_DATA EXCERPT_
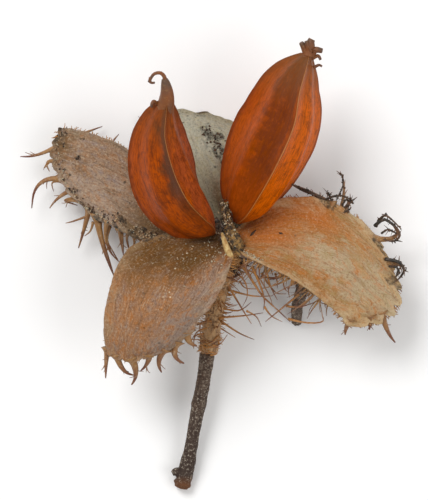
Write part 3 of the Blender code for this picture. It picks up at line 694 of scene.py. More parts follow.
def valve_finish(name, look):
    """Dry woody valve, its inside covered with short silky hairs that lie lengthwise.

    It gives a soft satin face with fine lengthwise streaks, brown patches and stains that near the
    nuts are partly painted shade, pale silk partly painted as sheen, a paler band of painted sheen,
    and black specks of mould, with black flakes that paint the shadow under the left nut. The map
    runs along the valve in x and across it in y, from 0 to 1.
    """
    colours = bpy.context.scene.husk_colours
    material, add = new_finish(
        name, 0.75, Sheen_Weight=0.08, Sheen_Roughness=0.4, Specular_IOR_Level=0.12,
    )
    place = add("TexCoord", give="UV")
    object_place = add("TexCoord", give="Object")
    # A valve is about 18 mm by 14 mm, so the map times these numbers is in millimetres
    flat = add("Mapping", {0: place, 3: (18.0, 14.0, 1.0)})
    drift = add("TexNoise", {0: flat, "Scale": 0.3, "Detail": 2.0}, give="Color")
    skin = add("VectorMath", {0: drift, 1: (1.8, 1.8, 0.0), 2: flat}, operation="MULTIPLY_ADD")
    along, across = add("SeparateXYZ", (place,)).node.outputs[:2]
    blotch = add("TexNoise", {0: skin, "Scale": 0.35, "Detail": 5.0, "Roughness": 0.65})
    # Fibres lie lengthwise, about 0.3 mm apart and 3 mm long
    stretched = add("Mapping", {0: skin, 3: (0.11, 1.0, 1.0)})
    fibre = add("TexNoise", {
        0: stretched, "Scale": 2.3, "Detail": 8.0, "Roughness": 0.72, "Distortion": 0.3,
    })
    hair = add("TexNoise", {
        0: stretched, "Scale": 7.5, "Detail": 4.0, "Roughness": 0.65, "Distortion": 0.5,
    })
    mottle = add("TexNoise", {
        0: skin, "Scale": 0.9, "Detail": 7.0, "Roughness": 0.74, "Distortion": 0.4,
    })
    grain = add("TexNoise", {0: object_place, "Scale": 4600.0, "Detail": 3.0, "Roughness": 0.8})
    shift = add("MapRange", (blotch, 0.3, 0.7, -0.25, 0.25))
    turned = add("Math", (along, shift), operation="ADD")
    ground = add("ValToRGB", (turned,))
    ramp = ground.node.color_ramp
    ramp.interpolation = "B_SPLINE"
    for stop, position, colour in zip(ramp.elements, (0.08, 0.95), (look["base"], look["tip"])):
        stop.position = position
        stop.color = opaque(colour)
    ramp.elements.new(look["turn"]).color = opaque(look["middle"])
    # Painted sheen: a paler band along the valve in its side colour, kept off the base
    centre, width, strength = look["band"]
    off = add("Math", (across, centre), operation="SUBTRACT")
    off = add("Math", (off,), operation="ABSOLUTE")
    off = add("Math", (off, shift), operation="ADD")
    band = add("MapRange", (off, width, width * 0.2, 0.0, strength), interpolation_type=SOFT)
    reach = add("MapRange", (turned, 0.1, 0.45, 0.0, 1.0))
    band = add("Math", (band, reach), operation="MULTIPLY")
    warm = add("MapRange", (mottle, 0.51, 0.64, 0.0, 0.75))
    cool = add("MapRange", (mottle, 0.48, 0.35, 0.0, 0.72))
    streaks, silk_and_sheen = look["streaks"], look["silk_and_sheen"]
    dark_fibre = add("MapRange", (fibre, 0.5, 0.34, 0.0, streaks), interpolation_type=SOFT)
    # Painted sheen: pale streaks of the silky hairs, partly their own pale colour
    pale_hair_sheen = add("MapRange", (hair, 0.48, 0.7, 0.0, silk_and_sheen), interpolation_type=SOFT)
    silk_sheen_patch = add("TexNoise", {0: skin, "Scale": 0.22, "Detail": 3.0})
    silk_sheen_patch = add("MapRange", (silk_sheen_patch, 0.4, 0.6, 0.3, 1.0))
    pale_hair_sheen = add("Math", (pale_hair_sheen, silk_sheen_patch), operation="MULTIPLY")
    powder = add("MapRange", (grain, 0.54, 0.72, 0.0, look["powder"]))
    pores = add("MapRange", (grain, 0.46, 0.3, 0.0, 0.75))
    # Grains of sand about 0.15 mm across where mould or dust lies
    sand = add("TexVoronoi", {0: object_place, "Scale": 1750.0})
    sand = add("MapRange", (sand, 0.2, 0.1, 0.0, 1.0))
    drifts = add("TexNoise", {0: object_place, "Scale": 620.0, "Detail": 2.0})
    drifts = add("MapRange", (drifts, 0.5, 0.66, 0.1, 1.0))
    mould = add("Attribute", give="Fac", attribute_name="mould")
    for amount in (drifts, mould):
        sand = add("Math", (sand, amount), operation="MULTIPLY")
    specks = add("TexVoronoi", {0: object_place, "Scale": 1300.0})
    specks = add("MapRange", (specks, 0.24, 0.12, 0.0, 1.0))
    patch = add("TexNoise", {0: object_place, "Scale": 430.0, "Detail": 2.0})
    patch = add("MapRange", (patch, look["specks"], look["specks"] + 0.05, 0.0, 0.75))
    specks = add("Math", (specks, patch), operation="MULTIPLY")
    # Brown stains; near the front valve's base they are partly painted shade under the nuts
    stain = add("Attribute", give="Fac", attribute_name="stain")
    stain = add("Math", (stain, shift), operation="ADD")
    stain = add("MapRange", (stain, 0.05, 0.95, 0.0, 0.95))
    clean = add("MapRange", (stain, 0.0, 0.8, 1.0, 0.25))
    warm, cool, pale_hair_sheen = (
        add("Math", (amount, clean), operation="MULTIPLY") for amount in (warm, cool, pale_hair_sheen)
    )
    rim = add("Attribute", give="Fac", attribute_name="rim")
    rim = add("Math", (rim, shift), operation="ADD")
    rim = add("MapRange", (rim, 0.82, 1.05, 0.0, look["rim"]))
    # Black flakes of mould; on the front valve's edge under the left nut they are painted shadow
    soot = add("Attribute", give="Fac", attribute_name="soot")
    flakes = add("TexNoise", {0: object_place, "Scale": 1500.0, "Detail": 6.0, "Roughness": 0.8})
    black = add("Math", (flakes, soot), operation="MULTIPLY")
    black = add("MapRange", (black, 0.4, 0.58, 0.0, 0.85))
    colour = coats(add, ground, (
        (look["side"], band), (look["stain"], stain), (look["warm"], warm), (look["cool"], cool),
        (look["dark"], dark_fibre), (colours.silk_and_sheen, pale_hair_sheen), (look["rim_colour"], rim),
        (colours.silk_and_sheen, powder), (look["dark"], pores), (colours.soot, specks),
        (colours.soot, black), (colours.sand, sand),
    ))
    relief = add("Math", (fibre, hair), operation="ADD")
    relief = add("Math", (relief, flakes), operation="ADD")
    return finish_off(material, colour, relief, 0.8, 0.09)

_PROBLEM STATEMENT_
In this exercise, copy only the lines from the opening line of the material through the line where "that lie lengthwise." appears.

_EXERCISE ANSWER_
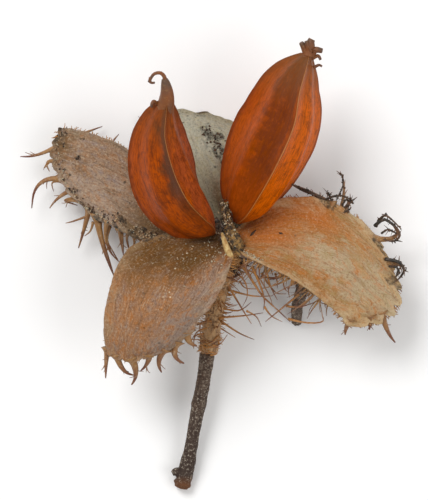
Write part 3 of the Blender code for this picture. It picks up at line 694 of scene.py. More parts follow.
def valve_finish(name, look):
    """Dry woody valve, its inside covered with short silky hairs that lie lengthwise.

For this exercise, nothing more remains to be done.